But the story has a bitter side. According to some who knew him before he died in 1979, the author was really Asa (Ace) Carter, a former speechwriter for Alabama Gov. George Wallace and a notorious white-supremacist leader. “I knew that Asa went under the name of Forrest Carter,” confirmed Gerald Wallace, the governor’s younger brother. “It was common knowledge among Wallace people.” Oscar Harper, who worked with Asa Carter on the 1963 Wallace campaign and became his friend, remembers seeing Forrest Carter on the “Today” show in July 1975. “I said, ‘Damn, it’s Asa Carter. I hope she [Barbara Walters] doesn’t ask him about the Klan’.”

Asa Earl Carter was a piece of work. “His early days were violent,” says Gerald Wallace, “but you sit down one on one, you would appreciate his intelligence.” Born in 1925 in Oxford, Ala., Carter came to prominence in the 1940s as a radio announcer and executive secretary of the anti-integrationist North Alabama Citizens Council, sometimes referred to as the White Citizen’s Council. In April 1956, after four men connected with the council were arrested for attacking Nat King Cole on a Birmingham stage, Carter offered no apologies. “I’ve swung on niggers myself,” he said. According to Dan T. Carter, an Emory University professor now working on a biography of Wallace, Carter formed the Original Ku Klux Klan of the Confederacy, a 100-member group responsible for the 1957 castration of a black man outside Birmingham. (Professor Carter may be a distant relative of Asa Carter.) That same year, Asa Carter was arrested for shooting J. P. Tillery, a Klan lieutenant, at a KKK meeting in Birmingham; charges were dropped.

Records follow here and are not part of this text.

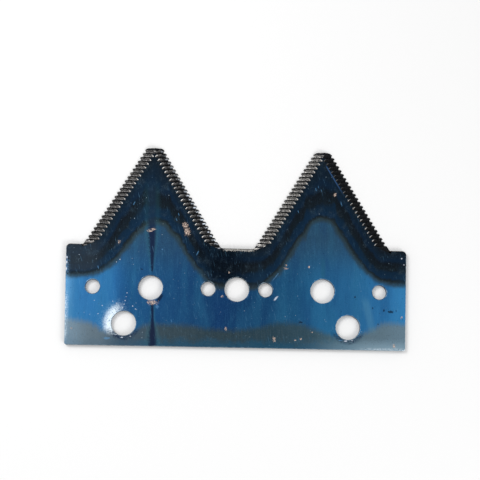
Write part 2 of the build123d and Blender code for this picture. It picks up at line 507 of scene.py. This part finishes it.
def oil_run(steel, plate):
    """Dark run of quenching oil down the left tooth, above and below the bolt hole."""
    x, y, wander = steel.x, steel.y, steel.fine_wander
    middle = steel.sub(steel.mul(y, -0.033), 37.3)
    aside = steel.math("ABSOLUTE", steel.add(steel.sub(x, middle), steel.mul(wander, 0.5)))
    above = steel.mul(steel.step(y, 8.0, 27.0, 0.62, 1.8), steel.step(y, 5.0, 9.5))
    below = steel.mul(steel.step(y, -12.0, -24.0, 0.60, 1.8), steel.step(y, -5.6, -7.5))
    half = steel.mul(steel.add(steel.most(above, below), 0.001), steel.step(wander, -0.5, 0.5, 0.75, 1.25))
    faint = steel.mul(steel.step(y, 50.0, 42.0), steel.step(y, 33.0, 25.0, 0.45, 1.0))
    away = steel.math("DIVIDE", aside, half)
    shown = steel.mul(faint, steel.step(half, 0.05, 0.4))
    fringe = steel.mul(steel.step(away, 2.5, 1.1), shown)
    run = steel.mul(steel.step(away, 1.5, 0.4), shown)
    plate = steel.mix(steel.mul(fringe, 0.3), plate, srgb(46, 96, 112))
    return steel.mix(steel.mul(run, 0.88), plate, srgb(17, 22, 50))


def lower_holes(steel, plate):
    """Painted glow and painted blown-out highlight left of the lower left hole, grime below both lower
    holes.
    """
    x, y = steel.x, steel.y
    from_middle = steel.node("ShaderNodeVectorMath", operation="LENGTH")
    to_hole = steel.point(steel.sub(steel.off_middle, LOWER_HOLE_X), steel.sub(y, LOWER_HOLE_Y))
    steel.plug(from_middle.inputs[0], to_hole)
    past_rim = steel.sub(from_middle.outputs["Value"], BOLT_HOLE_RADIUS)
    past_rim = steel.add(past_rim, steel.mul(steel.ragged, 0.5))
    # Painted highlight: a soft pale glow left of the lower left hole.
    glow_side = steel.mul(steel.step(x, -45.5, -55.0), steel.step(y, -22.0, -17.5))
    painted_glow = steel.mul(steel.step(past_rim, 7.1, 0.6), glow_side, steel.flecked)
    plate = steel.mix(steel.mul(painted_glow, 0.5), plate, srgb(150, 190, 212))
    # Painted highlight: near-white blown-out light on the steel left of the lower left hole.
    blown_side = steel.mul(steel.step(x, -49.0, -54.5), steel.step(y, -22.0, -18.0))
    blown_highlight = steel.mul(steel.step(past_rim, 4.4, 1.2), blown_side, steel.step(steel.patchy, 0.05, 0.45))
    plate = steel.mix(steel.mul(blown_highlight, 0.92), plate, srgb(222, 234, 242))
    below = steel.mul(steel.step(y, -17.5, -20.0), steel.step(steel.flecked, 0.9, 0.1))
    grime = steel.mul(steel.step(past_rim, 2.6, 1.3), below)
    return steel.mix(steel.mul(grime, 0.8), plate, srgb(20, 34, 60))


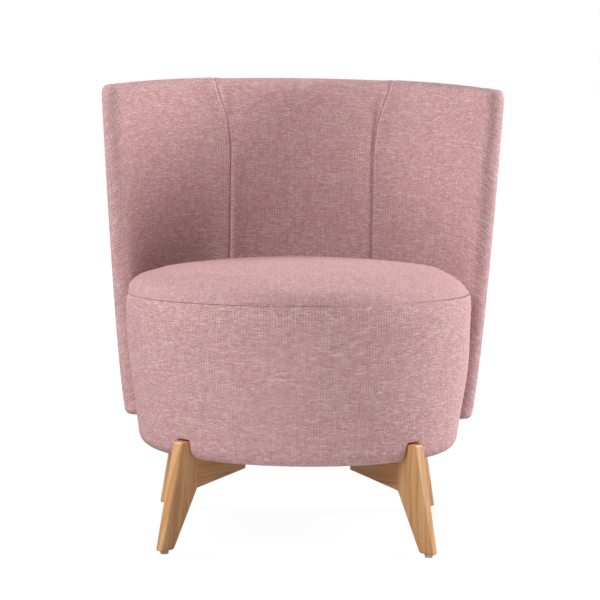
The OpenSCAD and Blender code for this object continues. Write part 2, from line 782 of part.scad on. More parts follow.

Asa became a speechwriter for George Wallace, and contributed to the governor’s infamous 1963 inaugural speech, in which Wallace ranted “Segregation now! Segregation tomorrow! Segregation forever!” a turn of phrase often attributed to Carter. As Gerald Wallace says, “He had a way with words.” Carter eventually split with Wallace over what he saw as Wallace’s softening on racial issues, and ran unsuccessfully against the governor in 1970. In the early ’70s, he published a 12-page pamphlet claiming Wallace ,‘made a deal for nigger votes."

How he came to be Forrest Carter is unclear. He chose the name Forrest, says Dan Carter, after Nathan Bedford Forrest, a Confederate hero in the Civil War and a founder of the Klan. The original copyright on “Gone to Texas” belongs to Bedford Forrest Carter. Harper says Asa talked openly of his books and his plans for future “Josey Wales” movies. But friends who first met Forrest Carter later in life, like Dallas Morning News columnist Bob St. John, say Asa Carter was never mentioned. “It doesn’t sound like the same guy,” St. John says. “But you never know, do you?”

In his lifetime, Forrest Carter denied being Asa, though he appears to have signed some correspondence “Asa.” Wayne Greenhaw, an Alabama Journal columnist who first linked the two Carters in The New York Times in 1976, cites an original copy of “Gone to Texas,” sent to Alabama House of Representatives clerk John Pemberton with a note reading, “Here’s the book … Your friend, Asa.” Dan Carter says the address on the copyright for “Gone to Texas” was Route. 4, White Plains Ala.–the same address Asa Carter used.

Forrest Carter’s agent, Eleanor Friede, who describes herself as “a New York liberal,” doesn’t believe the two men were the same person. “How can a person [like Asa Carter] write ‘Little Tree’?” she asked. “Come on–that kind of honesty and truth? Could that come from a bigot?” Through Friede, India Carter refused to comment.

The UNM Press has no plans to drop the quaint little book. “We have 400,000 copies due into our warehouse,” says marketing director Peter Moulson. “We certainly are not going to burn them. It would seem an incredible waste of trees.” In light of the evidence, the book’s folksy homilies, like the publisher’s New Age fastidiousness, seem a tasteless joke.